*AIM*
Within the records below, reproduce without change the lines from the line that has "Model this object" through the line that has "# flange's tank", and only those.

*RECORDED INFORMATION*
/---

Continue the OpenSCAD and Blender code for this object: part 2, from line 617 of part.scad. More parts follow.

\---
/---

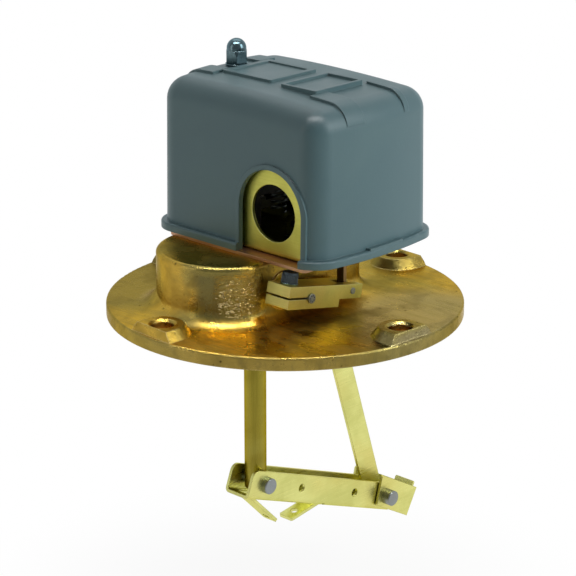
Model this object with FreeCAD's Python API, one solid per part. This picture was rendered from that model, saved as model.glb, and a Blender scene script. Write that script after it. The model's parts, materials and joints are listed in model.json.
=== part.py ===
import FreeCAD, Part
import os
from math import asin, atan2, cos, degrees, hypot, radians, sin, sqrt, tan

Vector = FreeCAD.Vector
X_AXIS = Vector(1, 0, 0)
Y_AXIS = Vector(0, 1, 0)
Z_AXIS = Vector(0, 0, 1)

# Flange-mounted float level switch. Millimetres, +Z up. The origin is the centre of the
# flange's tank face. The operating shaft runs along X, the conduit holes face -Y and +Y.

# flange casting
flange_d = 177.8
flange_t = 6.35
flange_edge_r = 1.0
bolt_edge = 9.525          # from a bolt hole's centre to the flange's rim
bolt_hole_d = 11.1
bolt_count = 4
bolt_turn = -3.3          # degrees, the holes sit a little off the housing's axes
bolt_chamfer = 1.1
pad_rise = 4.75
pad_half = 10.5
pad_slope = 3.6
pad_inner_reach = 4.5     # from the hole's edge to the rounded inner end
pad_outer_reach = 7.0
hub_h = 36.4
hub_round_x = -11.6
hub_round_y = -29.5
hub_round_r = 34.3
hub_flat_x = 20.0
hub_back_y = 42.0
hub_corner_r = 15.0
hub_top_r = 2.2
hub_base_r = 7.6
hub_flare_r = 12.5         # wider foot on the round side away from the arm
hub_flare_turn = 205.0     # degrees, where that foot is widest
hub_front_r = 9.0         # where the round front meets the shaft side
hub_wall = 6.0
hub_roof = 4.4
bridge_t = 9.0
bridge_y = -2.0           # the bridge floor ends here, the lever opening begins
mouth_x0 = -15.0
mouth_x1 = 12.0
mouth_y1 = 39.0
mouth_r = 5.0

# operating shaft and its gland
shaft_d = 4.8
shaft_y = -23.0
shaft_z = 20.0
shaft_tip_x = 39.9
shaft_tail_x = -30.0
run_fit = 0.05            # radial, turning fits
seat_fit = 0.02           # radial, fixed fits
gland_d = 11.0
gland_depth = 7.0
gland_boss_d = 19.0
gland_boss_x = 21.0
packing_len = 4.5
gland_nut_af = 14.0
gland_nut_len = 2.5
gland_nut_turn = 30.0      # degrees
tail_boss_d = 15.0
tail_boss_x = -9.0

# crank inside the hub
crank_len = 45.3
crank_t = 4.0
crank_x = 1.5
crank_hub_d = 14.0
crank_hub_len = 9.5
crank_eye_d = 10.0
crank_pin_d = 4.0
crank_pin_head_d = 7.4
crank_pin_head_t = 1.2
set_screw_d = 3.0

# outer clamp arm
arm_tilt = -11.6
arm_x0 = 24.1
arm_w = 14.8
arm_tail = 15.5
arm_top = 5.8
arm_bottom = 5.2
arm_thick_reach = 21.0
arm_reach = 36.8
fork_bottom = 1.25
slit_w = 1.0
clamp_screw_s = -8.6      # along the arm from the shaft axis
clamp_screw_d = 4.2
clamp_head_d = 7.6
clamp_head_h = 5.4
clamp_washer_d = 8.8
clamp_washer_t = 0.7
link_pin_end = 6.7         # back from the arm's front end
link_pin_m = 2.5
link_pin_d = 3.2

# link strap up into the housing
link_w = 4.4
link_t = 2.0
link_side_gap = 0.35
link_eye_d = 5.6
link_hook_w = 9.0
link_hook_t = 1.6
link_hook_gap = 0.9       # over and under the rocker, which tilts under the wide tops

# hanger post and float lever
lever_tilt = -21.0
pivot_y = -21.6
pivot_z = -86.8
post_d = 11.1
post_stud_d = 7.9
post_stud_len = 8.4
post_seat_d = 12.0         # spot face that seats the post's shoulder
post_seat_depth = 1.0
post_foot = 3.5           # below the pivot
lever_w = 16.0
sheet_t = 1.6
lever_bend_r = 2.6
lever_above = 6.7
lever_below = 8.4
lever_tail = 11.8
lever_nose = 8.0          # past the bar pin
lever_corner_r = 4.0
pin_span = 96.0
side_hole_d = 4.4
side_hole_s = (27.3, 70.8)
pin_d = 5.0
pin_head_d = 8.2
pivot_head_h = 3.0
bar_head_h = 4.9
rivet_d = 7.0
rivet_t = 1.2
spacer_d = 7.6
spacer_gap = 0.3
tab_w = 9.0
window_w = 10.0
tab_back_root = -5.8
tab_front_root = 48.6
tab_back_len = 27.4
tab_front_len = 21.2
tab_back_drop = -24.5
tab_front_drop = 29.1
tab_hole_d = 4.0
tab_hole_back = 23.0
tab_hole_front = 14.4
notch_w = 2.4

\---
/---

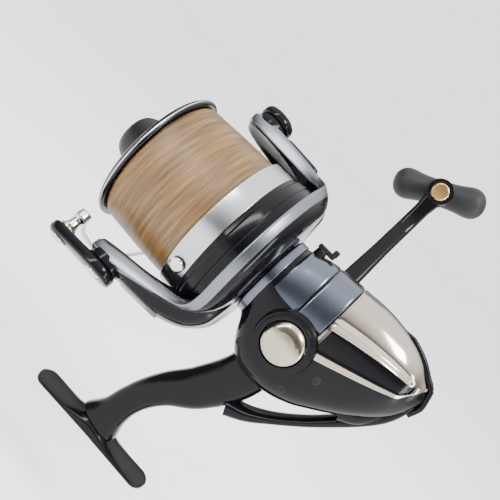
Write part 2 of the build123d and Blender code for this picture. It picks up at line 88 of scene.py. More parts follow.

\---

*RESPONSE TO THIS TASK*
Model this object with FreeCAD's Python API, one solid per part. This picture was rendered from that model, saved as model.glb, and a Blender scene script. Write that script after it. The model's parts, materials and joints are listed in model.json.
=== part.py ===
import FreeCAD, Part
import os
from math import asin, atan2, cos, degrees, hypot, radians, sin, sqrt, tan

Vector = FreeCAD.Vector
X_AXIS = Vector(1, 0, 0)
Y_AXIS = Vector(0, 1, 0)
Z_AXIS = Vector(0, 0, 1)

# Flange-mounted float level switch. Millimetres, +Z up. The origin is the centre of the
# flange's tank face. The operating shaft runs along X, the conduit holes face -Y and +Y.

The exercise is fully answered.